I have said before that one of the things this religious community should be for us is a practice ground. This is the place where we need to practice what we say we believe: that we are kin to every living thing, bound to one another in profound intimacy; that every person has the right and obligation to move according to the dictates of conscience; that each of us who struggle to give voice to our hearts should be heard with respect; that our differences can be our greatest source of growth in wisdom if we're willing to learn from each other.
These are among the things we believe that shape the practice of our faith. And I want to urge us all to take with the deepest seriousness that notion of practice. We are not just living our lives; we are practicing our lives, trying as well as we know how to bring them nearer to true harmony. The things we believe about how we ought to be with one another do not always, or even often, come naturally to us. It is scary to realize how often our natural default setting seems instead to be self-righteousness, intolerance, impatience and anger. These things will never be excised from our hearts and minds: they do grow there quite naturally.
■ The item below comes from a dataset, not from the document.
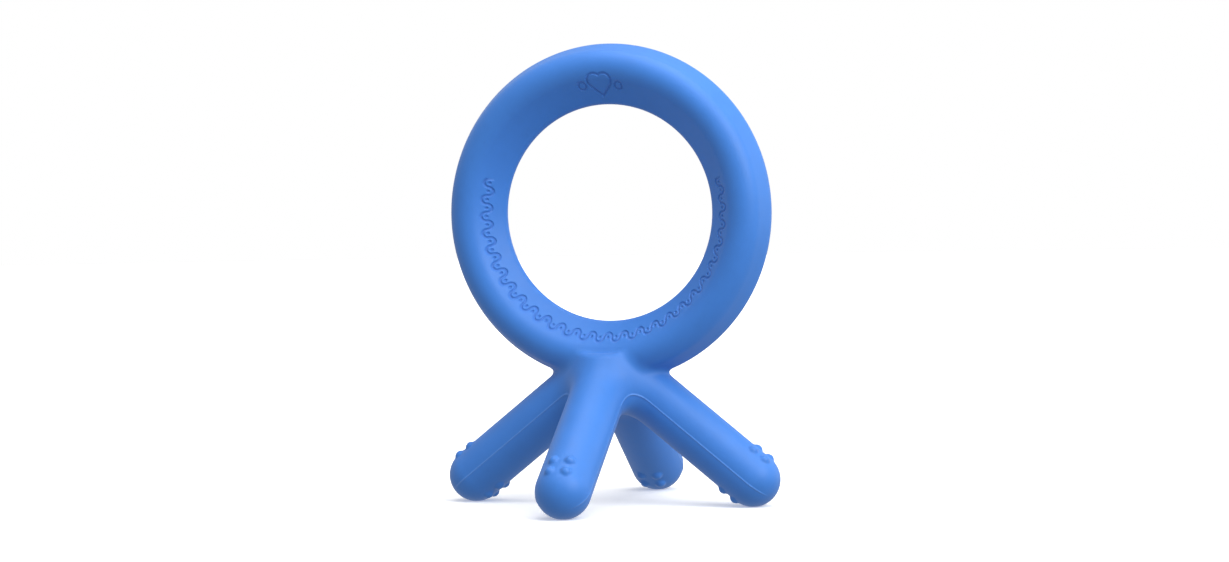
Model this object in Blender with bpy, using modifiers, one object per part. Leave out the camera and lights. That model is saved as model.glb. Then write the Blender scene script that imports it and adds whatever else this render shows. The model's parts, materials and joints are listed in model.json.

But we get to choose whether or not to cultivate them -- or to instead bend our will and attention on the seedlings in there that we want to see flourish: our maturity, our embracing love, our sturdy wisdom.
The 13th century Persian poet Rumi wrote,
In every gathering, in any chance meeting on the street
there is a shine, an elegance rising up.
Today I recognized that that jewel-like beauty
is the presence, our loving confusion,
the glow in which watery clay gets brighter than fire…
The mind, this globe of awareness, is a starry universe
that when you push off from it with your foot,
a thousand new roads come clear, as you yourself do at dawn,
sailing through the light.
I want us to remember the 'jewel-like beauty' that can be there even within 'our loving confusion'. May we seek it out; may we bring it forth. AMEN.